** GIVEN REQUEST **
Pull out of the data below the stretch of lines bounded by the one containing "union.use_smooth_shade = True" and the one containing "braid, coiled flat.", both bounds included, unchanged.

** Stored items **
= = = = = = =

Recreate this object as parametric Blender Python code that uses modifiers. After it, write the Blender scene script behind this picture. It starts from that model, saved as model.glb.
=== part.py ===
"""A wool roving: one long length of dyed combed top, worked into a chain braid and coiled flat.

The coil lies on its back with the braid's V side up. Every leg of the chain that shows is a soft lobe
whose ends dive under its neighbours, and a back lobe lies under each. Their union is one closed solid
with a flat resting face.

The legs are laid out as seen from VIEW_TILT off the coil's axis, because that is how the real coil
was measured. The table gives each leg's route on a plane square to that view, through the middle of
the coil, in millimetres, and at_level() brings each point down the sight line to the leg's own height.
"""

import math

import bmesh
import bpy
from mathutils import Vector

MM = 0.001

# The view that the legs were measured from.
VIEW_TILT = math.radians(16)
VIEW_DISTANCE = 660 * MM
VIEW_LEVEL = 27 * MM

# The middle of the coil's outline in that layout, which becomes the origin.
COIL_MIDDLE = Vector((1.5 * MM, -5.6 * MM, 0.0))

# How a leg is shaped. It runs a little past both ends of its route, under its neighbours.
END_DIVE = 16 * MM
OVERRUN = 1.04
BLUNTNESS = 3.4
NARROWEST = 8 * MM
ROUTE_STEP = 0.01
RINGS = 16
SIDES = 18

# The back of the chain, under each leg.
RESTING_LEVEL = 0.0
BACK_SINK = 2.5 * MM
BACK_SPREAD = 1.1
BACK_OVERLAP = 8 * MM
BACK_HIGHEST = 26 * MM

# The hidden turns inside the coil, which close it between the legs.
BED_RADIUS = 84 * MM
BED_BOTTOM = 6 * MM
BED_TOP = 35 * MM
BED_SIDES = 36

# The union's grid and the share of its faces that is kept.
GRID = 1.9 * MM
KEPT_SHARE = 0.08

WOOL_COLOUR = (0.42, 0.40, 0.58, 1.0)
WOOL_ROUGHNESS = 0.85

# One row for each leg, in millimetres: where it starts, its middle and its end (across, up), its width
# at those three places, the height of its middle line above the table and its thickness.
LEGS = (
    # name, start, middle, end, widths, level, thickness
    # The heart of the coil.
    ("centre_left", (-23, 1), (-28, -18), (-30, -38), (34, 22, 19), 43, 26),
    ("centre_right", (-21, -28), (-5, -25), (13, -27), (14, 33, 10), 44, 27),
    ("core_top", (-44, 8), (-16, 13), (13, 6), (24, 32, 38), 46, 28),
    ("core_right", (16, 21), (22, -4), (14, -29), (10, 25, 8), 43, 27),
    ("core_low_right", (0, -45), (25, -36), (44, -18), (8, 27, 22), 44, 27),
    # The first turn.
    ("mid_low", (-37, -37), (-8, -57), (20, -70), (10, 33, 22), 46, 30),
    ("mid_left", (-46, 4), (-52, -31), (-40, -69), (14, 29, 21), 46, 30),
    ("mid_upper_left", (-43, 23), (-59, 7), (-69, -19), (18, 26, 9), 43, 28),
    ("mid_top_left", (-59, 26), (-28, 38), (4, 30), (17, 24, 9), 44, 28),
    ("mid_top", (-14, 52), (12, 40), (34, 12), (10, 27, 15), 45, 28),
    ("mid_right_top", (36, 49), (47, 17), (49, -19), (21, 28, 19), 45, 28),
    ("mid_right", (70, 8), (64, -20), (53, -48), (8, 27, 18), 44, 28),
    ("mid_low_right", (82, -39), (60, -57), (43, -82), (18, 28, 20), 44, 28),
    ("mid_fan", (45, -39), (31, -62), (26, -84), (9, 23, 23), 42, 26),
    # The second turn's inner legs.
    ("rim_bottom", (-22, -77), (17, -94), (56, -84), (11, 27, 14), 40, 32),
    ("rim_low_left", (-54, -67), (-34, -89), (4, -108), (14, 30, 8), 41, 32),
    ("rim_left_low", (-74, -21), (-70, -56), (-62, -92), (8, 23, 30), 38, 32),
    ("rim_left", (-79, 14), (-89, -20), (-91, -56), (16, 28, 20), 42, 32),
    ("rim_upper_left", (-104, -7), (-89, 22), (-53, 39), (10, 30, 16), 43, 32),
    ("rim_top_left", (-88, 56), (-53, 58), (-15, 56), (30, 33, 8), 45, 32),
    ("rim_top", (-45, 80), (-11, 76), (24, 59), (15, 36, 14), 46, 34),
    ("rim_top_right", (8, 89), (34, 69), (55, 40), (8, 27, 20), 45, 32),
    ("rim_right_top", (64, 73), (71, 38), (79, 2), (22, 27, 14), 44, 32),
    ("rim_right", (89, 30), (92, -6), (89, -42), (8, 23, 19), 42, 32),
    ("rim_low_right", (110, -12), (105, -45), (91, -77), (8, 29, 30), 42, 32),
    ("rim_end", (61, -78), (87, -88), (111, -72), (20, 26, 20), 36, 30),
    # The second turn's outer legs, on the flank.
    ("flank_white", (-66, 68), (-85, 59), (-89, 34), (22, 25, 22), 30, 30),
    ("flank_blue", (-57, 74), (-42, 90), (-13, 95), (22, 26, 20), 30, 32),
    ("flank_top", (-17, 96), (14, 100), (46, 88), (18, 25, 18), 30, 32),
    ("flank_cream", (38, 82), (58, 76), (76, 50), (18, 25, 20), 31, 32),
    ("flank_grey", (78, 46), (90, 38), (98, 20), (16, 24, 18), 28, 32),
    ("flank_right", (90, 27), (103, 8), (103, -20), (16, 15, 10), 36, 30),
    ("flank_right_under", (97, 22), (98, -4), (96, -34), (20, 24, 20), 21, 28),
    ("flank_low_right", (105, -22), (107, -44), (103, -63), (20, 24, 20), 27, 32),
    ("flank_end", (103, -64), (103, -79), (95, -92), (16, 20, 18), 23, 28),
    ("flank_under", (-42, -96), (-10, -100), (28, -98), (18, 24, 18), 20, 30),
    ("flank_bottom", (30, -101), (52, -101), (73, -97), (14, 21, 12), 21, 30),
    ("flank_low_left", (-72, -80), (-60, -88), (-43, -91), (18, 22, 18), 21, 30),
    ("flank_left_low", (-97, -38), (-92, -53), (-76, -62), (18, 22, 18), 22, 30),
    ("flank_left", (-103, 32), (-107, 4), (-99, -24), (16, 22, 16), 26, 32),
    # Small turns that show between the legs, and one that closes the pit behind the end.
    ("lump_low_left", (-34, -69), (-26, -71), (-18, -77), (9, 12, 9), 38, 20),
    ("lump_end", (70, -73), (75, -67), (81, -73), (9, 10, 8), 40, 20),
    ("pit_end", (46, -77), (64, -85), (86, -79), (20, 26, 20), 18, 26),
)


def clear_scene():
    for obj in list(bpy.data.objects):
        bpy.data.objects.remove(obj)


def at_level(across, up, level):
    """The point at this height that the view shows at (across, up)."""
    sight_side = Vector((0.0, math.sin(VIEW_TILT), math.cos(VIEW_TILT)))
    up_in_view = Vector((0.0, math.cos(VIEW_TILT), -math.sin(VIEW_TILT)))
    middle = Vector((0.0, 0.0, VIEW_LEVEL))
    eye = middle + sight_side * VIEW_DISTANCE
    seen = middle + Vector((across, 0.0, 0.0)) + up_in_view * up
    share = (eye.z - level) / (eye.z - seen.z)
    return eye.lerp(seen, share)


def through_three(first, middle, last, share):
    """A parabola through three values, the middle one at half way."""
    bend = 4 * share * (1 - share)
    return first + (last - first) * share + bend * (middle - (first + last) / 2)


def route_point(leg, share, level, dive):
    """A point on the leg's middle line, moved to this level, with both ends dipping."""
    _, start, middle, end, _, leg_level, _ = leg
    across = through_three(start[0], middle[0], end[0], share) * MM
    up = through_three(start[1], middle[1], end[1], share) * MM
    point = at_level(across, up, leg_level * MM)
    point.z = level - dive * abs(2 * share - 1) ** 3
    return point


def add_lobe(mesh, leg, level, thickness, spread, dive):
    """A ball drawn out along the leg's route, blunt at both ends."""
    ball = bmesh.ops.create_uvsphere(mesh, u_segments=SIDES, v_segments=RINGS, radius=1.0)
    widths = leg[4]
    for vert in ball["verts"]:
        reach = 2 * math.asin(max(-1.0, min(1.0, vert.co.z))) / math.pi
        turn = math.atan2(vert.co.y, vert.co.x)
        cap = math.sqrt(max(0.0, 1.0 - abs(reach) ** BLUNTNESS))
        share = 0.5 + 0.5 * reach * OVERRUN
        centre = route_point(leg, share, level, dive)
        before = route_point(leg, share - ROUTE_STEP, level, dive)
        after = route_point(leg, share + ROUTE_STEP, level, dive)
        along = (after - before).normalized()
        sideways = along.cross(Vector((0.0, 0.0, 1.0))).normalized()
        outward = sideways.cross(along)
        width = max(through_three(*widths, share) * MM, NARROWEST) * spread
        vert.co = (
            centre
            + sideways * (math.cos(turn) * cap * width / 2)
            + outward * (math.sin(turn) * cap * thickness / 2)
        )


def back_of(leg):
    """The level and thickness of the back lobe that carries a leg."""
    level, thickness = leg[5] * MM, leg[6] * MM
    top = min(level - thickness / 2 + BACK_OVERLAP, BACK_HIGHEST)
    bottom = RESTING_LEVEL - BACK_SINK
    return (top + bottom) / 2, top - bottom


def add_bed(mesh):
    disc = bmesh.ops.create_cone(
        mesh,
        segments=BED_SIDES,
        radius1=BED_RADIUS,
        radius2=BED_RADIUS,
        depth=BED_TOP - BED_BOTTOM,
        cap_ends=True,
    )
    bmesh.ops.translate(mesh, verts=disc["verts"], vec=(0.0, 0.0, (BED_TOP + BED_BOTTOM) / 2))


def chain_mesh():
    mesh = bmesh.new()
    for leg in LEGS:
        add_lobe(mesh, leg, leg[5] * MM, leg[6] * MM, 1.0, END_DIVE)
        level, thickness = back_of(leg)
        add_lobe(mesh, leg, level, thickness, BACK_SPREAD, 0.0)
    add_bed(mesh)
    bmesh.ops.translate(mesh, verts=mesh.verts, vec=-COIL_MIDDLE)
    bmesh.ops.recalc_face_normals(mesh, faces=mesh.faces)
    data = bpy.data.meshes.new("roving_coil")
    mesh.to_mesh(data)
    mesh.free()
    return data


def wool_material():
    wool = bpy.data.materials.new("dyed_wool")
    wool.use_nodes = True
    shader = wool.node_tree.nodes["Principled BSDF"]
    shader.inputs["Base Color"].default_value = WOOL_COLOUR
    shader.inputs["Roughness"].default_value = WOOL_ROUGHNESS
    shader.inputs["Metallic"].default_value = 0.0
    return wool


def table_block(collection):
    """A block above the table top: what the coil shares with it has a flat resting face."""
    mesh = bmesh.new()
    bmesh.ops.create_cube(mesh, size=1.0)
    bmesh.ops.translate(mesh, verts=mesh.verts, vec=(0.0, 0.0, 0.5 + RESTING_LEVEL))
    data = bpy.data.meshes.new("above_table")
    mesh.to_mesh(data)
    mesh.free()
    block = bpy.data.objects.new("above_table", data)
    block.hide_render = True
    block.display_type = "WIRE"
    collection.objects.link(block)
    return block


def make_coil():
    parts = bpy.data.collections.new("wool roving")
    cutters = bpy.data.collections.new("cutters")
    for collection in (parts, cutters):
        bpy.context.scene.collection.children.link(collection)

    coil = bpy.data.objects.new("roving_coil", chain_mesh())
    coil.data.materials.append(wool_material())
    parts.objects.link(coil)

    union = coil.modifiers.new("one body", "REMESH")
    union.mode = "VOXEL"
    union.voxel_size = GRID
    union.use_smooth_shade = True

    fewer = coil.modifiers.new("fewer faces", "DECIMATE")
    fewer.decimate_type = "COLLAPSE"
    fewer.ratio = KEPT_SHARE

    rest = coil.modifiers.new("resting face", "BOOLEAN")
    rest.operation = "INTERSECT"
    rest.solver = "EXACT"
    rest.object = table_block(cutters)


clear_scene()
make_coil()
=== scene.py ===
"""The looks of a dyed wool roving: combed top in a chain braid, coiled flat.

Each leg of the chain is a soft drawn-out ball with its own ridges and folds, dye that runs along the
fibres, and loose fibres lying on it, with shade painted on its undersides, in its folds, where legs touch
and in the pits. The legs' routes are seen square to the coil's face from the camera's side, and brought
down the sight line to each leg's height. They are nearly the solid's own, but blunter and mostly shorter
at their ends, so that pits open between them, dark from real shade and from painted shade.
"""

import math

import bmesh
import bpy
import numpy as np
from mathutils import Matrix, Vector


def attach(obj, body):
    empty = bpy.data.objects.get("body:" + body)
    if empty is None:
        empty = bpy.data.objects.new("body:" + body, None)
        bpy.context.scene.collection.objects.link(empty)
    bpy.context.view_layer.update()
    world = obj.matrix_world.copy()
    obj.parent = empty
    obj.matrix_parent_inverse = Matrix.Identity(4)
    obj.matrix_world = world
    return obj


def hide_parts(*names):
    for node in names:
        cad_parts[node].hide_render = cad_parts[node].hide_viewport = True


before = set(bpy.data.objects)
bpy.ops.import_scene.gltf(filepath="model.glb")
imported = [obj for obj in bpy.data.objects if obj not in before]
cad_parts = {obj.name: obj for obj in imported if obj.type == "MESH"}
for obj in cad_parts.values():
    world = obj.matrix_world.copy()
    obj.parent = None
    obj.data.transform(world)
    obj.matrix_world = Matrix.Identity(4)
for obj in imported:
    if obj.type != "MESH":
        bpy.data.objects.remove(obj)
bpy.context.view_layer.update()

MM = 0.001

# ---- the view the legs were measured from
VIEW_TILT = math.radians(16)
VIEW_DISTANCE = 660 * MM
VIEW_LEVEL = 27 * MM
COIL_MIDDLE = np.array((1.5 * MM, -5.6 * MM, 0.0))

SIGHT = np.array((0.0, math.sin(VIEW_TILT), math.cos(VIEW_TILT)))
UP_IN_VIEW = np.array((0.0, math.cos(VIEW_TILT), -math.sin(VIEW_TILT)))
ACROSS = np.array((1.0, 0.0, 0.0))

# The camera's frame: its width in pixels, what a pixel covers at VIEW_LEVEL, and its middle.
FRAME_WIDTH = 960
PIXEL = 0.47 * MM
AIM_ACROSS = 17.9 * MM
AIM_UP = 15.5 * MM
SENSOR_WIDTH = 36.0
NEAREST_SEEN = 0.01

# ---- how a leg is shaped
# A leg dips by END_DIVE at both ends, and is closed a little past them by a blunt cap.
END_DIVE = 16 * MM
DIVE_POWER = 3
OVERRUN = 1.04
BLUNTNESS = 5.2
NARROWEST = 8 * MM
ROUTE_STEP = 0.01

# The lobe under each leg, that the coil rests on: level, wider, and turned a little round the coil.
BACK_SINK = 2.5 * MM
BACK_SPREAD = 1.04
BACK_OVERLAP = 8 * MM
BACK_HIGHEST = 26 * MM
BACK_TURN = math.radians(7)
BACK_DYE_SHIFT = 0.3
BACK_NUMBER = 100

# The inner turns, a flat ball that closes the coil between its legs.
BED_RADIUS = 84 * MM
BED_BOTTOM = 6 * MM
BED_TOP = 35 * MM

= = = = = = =

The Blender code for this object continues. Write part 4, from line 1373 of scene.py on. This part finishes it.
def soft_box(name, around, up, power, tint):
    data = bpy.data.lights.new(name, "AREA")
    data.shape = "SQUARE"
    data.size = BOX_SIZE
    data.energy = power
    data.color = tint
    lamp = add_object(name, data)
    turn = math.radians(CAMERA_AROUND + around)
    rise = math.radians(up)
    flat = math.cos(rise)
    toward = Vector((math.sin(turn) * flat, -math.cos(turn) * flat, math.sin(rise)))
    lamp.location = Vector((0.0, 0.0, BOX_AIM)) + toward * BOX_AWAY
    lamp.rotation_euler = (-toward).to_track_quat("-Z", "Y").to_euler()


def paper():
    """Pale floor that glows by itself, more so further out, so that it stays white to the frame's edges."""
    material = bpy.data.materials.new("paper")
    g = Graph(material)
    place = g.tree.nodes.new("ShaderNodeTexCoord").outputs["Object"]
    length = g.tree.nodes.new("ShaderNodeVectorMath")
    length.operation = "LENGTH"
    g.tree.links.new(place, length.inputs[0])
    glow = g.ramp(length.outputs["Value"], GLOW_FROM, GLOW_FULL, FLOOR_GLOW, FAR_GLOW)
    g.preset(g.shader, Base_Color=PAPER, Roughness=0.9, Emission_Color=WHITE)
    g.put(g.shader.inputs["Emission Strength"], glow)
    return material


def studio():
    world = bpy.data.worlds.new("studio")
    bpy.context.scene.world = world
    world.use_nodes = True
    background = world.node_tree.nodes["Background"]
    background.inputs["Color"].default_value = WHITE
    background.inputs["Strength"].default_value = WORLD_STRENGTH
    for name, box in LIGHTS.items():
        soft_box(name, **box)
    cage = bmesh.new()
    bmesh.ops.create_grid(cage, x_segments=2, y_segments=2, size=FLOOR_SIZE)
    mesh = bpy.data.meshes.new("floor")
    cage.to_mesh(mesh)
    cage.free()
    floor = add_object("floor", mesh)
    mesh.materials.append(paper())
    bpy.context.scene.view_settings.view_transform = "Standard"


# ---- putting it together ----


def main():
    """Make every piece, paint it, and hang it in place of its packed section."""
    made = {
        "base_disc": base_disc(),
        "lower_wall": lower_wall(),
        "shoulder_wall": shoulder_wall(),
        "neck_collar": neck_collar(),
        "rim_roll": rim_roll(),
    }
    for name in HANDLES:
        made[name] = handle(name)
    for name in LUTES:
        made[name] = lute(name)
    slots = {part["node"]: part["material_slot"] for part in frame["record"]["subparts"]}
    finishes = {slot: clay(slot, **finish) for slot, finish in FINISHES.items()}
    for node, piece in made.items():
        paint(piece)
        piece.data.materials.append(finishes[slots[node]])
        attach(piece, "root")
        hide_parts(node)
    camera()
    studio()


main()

= = = = = = =

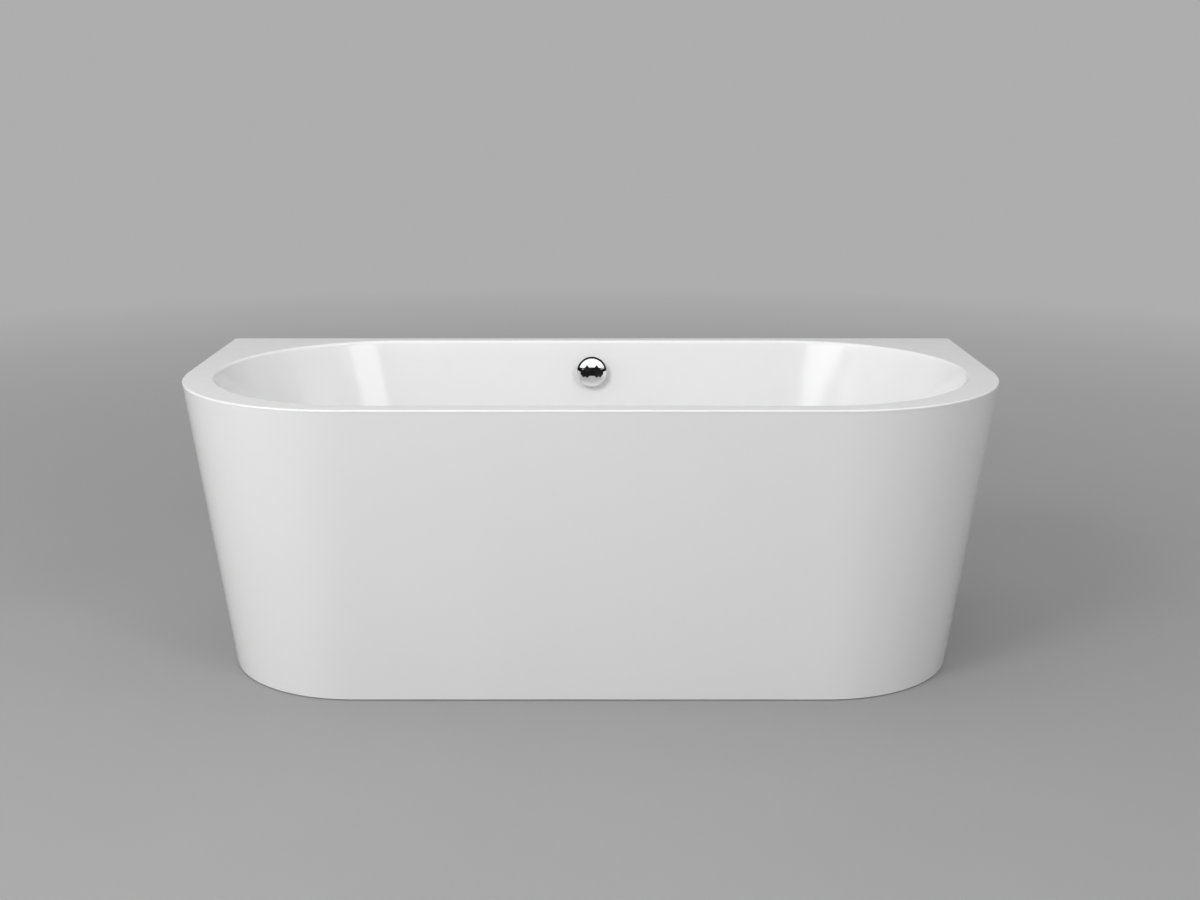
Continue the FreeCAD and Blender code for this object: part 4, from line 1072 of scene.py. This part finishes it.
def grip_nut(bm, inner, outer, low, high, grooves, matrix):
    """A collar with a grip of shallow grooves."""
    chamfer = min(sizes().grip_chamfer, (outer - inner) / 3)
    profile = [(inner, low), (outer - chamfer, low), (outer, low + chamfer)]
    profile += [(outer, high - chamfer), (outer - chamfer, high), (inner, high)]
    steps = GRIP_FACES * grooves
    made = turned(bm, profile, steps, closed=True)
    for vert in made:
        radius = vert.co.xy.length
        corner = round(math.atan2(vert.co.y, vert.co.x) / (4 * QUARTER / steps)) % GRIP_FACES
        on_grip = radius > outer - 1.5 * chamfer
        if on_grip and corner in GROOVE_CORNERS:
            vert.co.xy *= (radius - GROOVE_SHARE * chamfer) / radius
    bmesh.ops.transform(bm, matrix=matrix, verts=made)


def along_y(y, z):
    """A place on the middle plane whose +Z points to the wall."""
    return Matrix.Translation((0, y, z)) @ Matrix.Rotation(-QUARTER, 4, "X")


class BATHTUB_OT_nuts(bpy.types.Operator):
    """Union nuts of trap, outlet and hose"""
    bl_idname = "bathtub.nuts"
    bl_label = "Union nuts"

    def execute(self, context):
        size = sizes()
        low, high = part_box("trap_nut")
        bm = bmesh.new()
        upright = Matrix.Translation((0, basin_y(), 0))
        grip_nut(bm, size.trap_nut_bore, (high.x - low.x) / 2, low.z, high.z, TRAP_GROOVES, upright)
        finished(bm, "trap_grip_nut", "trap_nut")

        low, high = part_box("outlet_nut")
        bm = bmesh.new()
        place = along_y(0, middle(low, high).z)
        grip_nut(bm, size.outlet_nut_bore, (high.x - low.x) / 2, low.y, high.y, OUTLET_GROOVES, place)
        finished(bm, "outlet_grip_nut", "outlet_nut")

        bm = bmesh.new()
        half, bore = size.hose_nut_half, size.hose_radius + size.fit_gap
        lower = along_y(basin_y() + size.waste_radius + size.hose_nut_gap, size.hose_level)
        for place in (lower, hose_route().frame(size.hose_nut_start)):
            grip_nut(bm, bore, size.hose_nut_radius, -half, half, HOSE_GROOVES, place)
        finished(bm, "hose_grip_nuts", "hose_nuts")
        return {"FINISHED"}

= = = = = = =

** ANSWER TO THIS TASK **
    union.use_smooth_shade = True

    fewer = coil.modifiers.new("fewer faces", "DECIMATE")
    fewer.decimate_type = "COLLAPSE"
    fewer.ratio = KEPT_SHARE

    rest = coil.modifiers.new("resting face", "BOOLEAN")
    rest.operation = "INTERSECT"
    rest.solver = "EXACT"
    rest.object = table_block(cutters)


clear_scene()
make_coil()
=== scene.py ===
"""The looks of a dyed wool roving: combed top in a chain braid, coiled flat.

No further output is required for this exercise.